-- start Records provided --
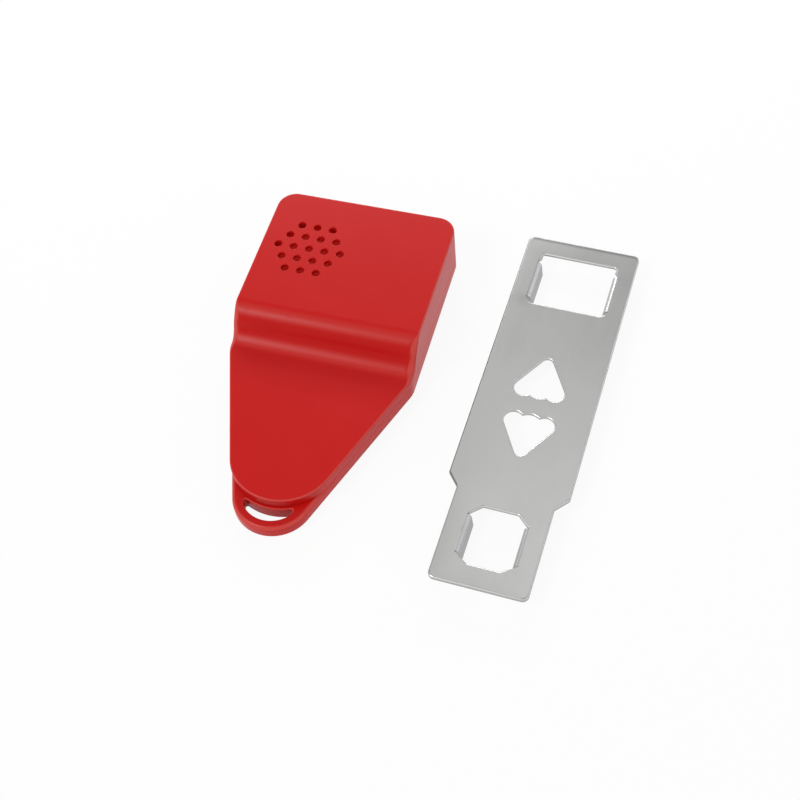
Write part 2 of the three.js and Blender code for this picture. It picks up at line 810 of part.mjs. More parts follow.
function latchPlate() {
  const wide = plateWidth / 2;
  const narrow = plateNarrowWidth / 2;
  const outline = roundCorners(mirrored([
    [wide, 0, plateCornerRadius], [wide, -shoulderStart, shoulderRadius],
    [narrow, -(shoulderStart + shoulderLength), shoulderRadius], [narrow, -plateLength, plateCornerRadius],
  ]));
  const under = plateStand - plateThickness;
  const cutter = (points) => prism(points, under - overrun, plateStand + overrun);
  const triangle = lobedTriangle();
  const flip = -(2 * (triangleApex + triangleLength) + triangleGap);
  const turnedTriangle = triangle.map((point) => new THREE.Vector2(point.x, flip - point.y)).reverse();
  const holes = [
    windowOutline(wedgeWindow), windowOutline(strikeWindow), triangle, turnedTriangle,
  ].map(cutter);
  const sheet = cutAll(prism(outline, under, plateStand), holes);
  const flanges = [wedgeWindow, strikeWindow].flatMap((hole) => [-1, 1].map((hand) => flange(hole, hand)));
  return addAll(sheet, flanges);
}

// Materials
function finish(color, roughness, metalness = 0) {
  return new THREE.MeshStandardMaterial({ color, roughness, metalness });
}

const redPlastic = finish('#c4342e', 0.42);
const blackPlastic = finish('#1d1d1f', 0.45);
const steelPlate = finish('#b4b4b2', 0.36, 0.9);
const screwSteel = finish('#8f9296', 0.35, 0.9);
const rubber = finish('#222222', 0.85);
const boardGreen = finish('#1f5c3a', 0.5);
const brass = finish('#c9a34a', 0.3, 0.9);
const ceramic = finish('#d9d4c6', 0.6);
const caseBlue = finish('#28486e', 0.35, 0.4);
const foam = finish('#3a3a3c', 0.95);
const coilBrown = finish('#4a3a30', 0.6);
const leadColours = [finish('#a81f1f', 0.5), finish('#161616', 0.5)];

const alarmSet = new THREE.Group();
const alarm = new THREE.Group();
alarmSet.add(alarm);

function place(name, shape, material, parent = alarm) {
  const geometry = shape.isBufferGeometry ? shape : toGeometry(shape);
  const mesh = new THREE.Mesh(geometry, material);
  mesh.name = name;
  parent.add(mesh);
  return mesh;
}

place('front_shell', frontShell(), redPlastic);
place('rear_shell', rearShell(), redPlastic);
place('battery_door', batteryDoor(), redPlastic);
screwPlaces.forEach(([x, y], i) => {
  const shape = screw(x, y, screwHeadZ, screwHeadRadius, screwHeadHeight, screwShankRadius, screwLength);
  place(`housing_screw_${i + 1}`, shape, screwSteel);
});

const padPlaces = [
  [screwPlaces[0][0], -rearPadPlace], [screwPlaces[1][0], -rearPadPlace],
  [-frontScrewX, frontScrewY - bossRadius - padRadius], [frontScrewX, frontScrewY - bossRadius - padRadius],
  [0, -(triggerPlace + triggerRadius + endPadGap + padRadius)],
];
padPlaces.forEach(([x, y], i) => {
  place(`rubber_pad_${i + 1}`, rod(x, y, 0, underZ - bond, padRadius), rubber);
});

place('trigger_button', triggerButton(), blackPlastic);
place('trigger_spring', triggerSpring(), screwSteel);

place('circuit_board', circuitBoard(), boardGreen);
boardScrewPlaces.forEach(([x, y], i) => {
  const headZ = boardUnderZ - fit - boardScrewHeadHeight;
  const shape = screw(x, y, headZ, boardScrewHead, boardScrewHeadHeight, boardScrewRadius, boardScrewLength);
  place(`board_screw_${i + 1}`, shape, screwSteel);
});
place('tact_switch', tactSwitch(), blackPlastic);
place('tact_stem', rod(0, -triggerPlace, stemBottom, stemTop, tactStemRadius, smallSides), ceramic);
place('siren_chip', boardBox(chipSize, chipPlace), blackPlastic);
place('switching_transistor', boardBox(transistorSize, transistorPlace), blackPlastic);
place('step_up_coil', stepUpCoil(coilPlace), coilBrown);
const [capacitorX, capacitorY] = onBoard(capacitorPlace);
const can = rod(capacitorX, capacitorY, partZ - capacitorHeight, partZ, capacitorRadius, smallSides);
place('capacitor', can, screwSteel);
resistorPlaces.forEach((spot, i) => {
  place(`resistor_${i + 1}`, boardBox(resistorSize, spot), blackPlastic);
});

place('sounder_disc', rod(grilleX, grilleY, discZ, discZ + discThickness, discRadius), brass);
const tile = rod(grilleX, grilleY, ceramicZ, ceramicZ + ceramicThickness, ceramicRadius);
place('sounder_ceramic', tile, ceramic);
const ringInner = discRadius - sounderRingWidth;
const clamp = ring(grilleX, grilleY, ringZ, ringZ + sounderRingHeight, ringInner, discRadius);
place('sounder_ring', clamp, blackPlastic);

place('slide_switch', slideSwitch(), screwSteel);
place('switch_knob', switchKnob(), blackPlastic);

place('battery', batteryCase(), caseBlue);
[-1, 1].forEach((hand, i) => {
  const x = batteryX + hand * terminalSpacing / 2;
  const shape = stud(x, batteryZ, -(batteryFront + terminalHeight), -(batteryFront + bond), terminalRadius);
  place(`battery_terminal_${i + 1}`, shape, screwSteel);
});
place('battery_snap', batterySnap(), blackPlastic);
place('battery_cushion', batteryCushion(), foam);

[-1, 1].forEach((hand, i) => {
  place(`battery_lead_${i + 1}`, batteryLead(hand), leadColours[i]);
  place(`sounder_lead_${i + 1}`, sounderLead(hand), leadColours[i]);
  place(`switch_lead_${i + 1}`, switchLead(hand), leadColours[i]);
});

const plate = place('latch_plate', latchPlate(), steelPlate, alarmSet);
plate.position.set(plateX, plateY, 0);
plate.rotation.z = THREE.MathUtils.degToRad(plateTurnDegrees);

const bounds = new THREE.Box3().setFromObject(alarmSet, true);
const middle = bounds.getCenter(new THREE.Vector3());
alarmSet.position.set(-middle.x, -middle.y, -bounds.min.z);

export default alarmSet;
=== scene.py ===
# A wedge-shaped door alarm and the steel latch plate that it wedges into, in a white studio.
import json
import math
from contextlib import contextmanager

import bmesh
import bpy
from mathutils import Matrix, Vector


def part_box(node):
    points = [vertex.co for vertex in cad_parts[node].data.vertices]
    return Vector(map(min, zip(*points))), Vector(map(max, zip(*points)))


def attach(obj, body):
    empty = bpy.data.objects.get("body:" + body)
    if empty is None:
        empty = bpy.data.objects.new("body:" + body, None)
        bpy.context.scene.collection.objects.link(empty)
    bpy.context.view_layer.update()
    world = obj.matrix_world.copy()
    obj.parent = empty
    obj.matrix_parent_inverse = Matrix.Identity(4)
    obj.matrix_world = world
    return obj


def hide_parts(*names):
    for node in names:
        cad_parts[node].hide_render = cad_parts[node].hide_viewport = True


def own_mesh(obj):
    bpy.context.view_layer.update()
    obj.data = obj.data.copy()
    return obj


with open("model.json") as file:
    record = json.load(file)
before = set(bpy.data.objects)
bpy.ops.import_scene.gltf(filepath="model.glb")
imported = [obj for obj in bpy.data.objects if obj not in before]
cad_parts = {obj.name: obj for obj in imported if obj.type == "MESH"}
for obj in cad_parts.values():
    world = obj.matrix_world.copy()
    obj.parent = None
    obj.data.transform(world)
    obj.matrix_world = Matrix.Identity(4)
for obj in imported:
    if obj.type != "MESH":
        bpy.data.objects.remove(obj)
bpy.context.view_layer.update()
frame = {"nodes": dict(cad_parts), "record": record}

millimetre = 0.001
alarmPlace = {"x": -35.0096, "y": 66.6523}  # where the alarm's own zero lies in the frame
scene = bpy.context.scene


# Camera, floor and light

camera = {
    "place": (0.10515, -0.27283, 0.42868),
    "turn": (33.7777, 4.0426, 16.0838),  # degrees about X, Y and Z
    "lens": 62.08,
    "sensor": 36,
    "nearest": 0.01,
}

studio = {
    "floorSize": 3.0,
    "floorColour": (0.93, 0.93, 0.93, 1),
    "floorRoughness": 0.9,
    "whiteness": 0.92,  # how much of the floor the camera sees as plain white
    "sky": 0.42,
    "skyShown": (0.8, 0.8, 0.8, 1),  # what the camera and the reflections see in place of it
    "lamps": [
        # name, azimuth and elevation in degrees, distance, width and height, watts
        ("keySoftbox", 226, 48, 1.6, (0.42, 0.60), 9.6),
        ("rearSoftbox", 108, 27, 0.65, (0.42, 0.18), 1.7),
        ("sideSoftbox", 338, 17, 1.0, (0.45, 0.30), 1.3),
        ("rimSoftbox", 35, 14, 1.0, (0.30, 0.24), 0.8),
        ("topSoftbox", 84, 67, 1.0, (0.42, 0.26), 0.34),
    ],
}


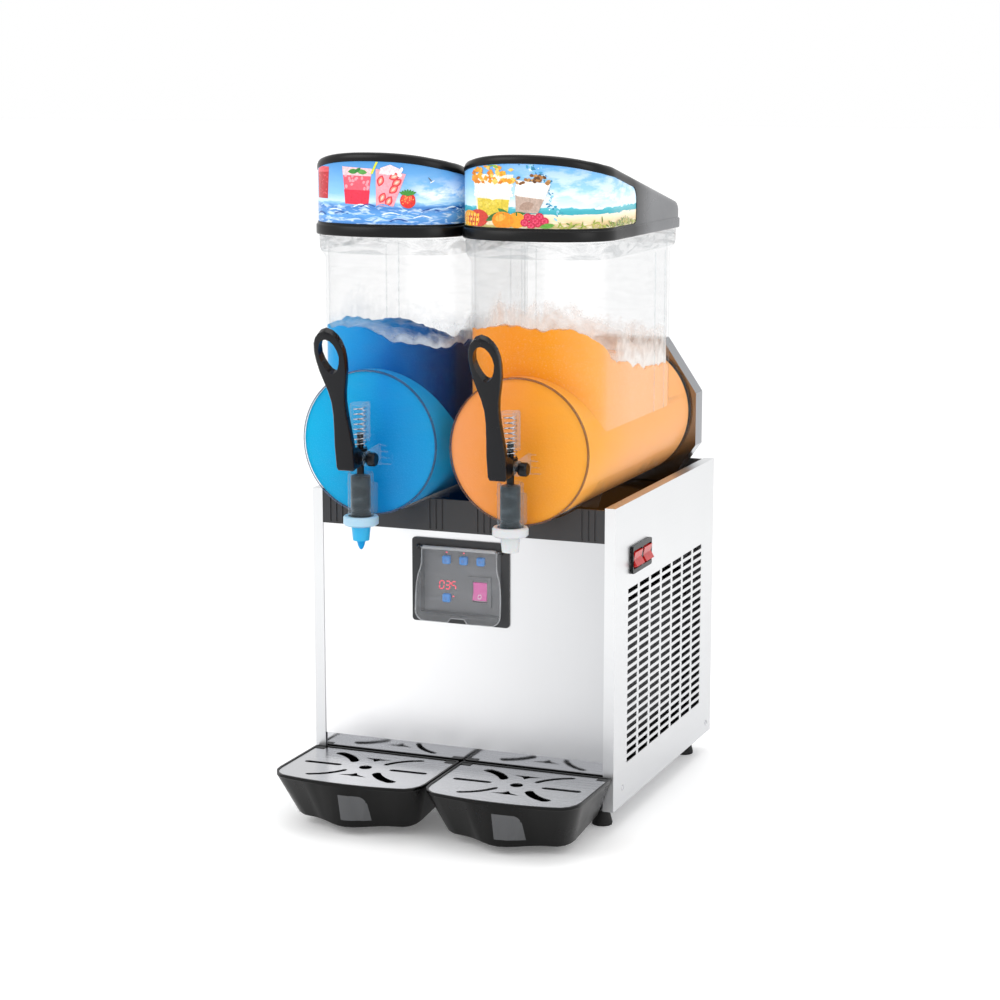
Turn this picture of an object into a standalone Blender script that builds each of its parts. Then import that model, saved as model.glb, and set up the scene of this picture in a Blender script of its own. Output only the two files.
-- end Records provided --
◆ What you need to do
Write out exactly the lines running from the line containing "latchPlate(), steelPlate, alarmSet);" to the line containing "obj.data.transform(world)", with both of those lines included.

◆ Result
const plate = place('latch_plate', latchPlate(), steelPlate, alarmSet);
plate.position.set(plateX, plateY, 0);
plate.rotation.z = THREE.MathUtils.degToRad(plateTurnDegrees);

const bounds = new THREE.Box3().setFromObject(alarmSet, true);
const middle = bounds.getCenter(new THREE.Vector3());
alarmSet.position.set(-middle.x, -middle.y, -bounds.min.z);

export default alarmSet;
=== scene.py ===
# A wedge-shaped door alarm and the steel latch plate that it wedges into, in a white studio.
import json
import math
from contextlib import contextmanager

import bmesh
import bpy
from mathutils import Matrix, Vector


def part_box(node):
    points = [vertex.co for vertex in cad_parts[node].data.vertices]
    return Vector(map(min, zip(*points))), Vector(map(max, zip(*points)))


def attach(obj, body):
    empty = bpy.data.objects.get("body:" + body)
    if empty is None:
        empty = bpy.data.objects.new("body:" + body, None)
        bpy.context.scene.collection.objects.link(empty)
    bpy.context.view_layer.update()
    world = obj.matrix_world.copy()
    obj.parent = empty
    obj.matrix_parent_inverse = Matrix.Identity(4)
    obj.matrix_world = world
    return obj


def hide_parts(*names):
    for node in names:
        cad_parts[node].hide_render = cad_parts[node].hide_viewport = True


def own_mesh(obj):
    bpy.context.view_layer.update()
    obj.data = obj.data.copy()
    return obj


with open("model.json") as file:
    record = json.load(file)
before = set(bpy.data.objects)
bpy.ops.import_scene.gltf(filepath="model.glb")
imported = [obj for obj in bpy.data.objects if obj not in before]
cad_parts = {obj.name: obj for obj in imported if obj.type == "MESH"}
for obj in cad_parts.values():
    world = obj.matrix_world.copy()
    obj.parent = None
    obj.data.transform(world)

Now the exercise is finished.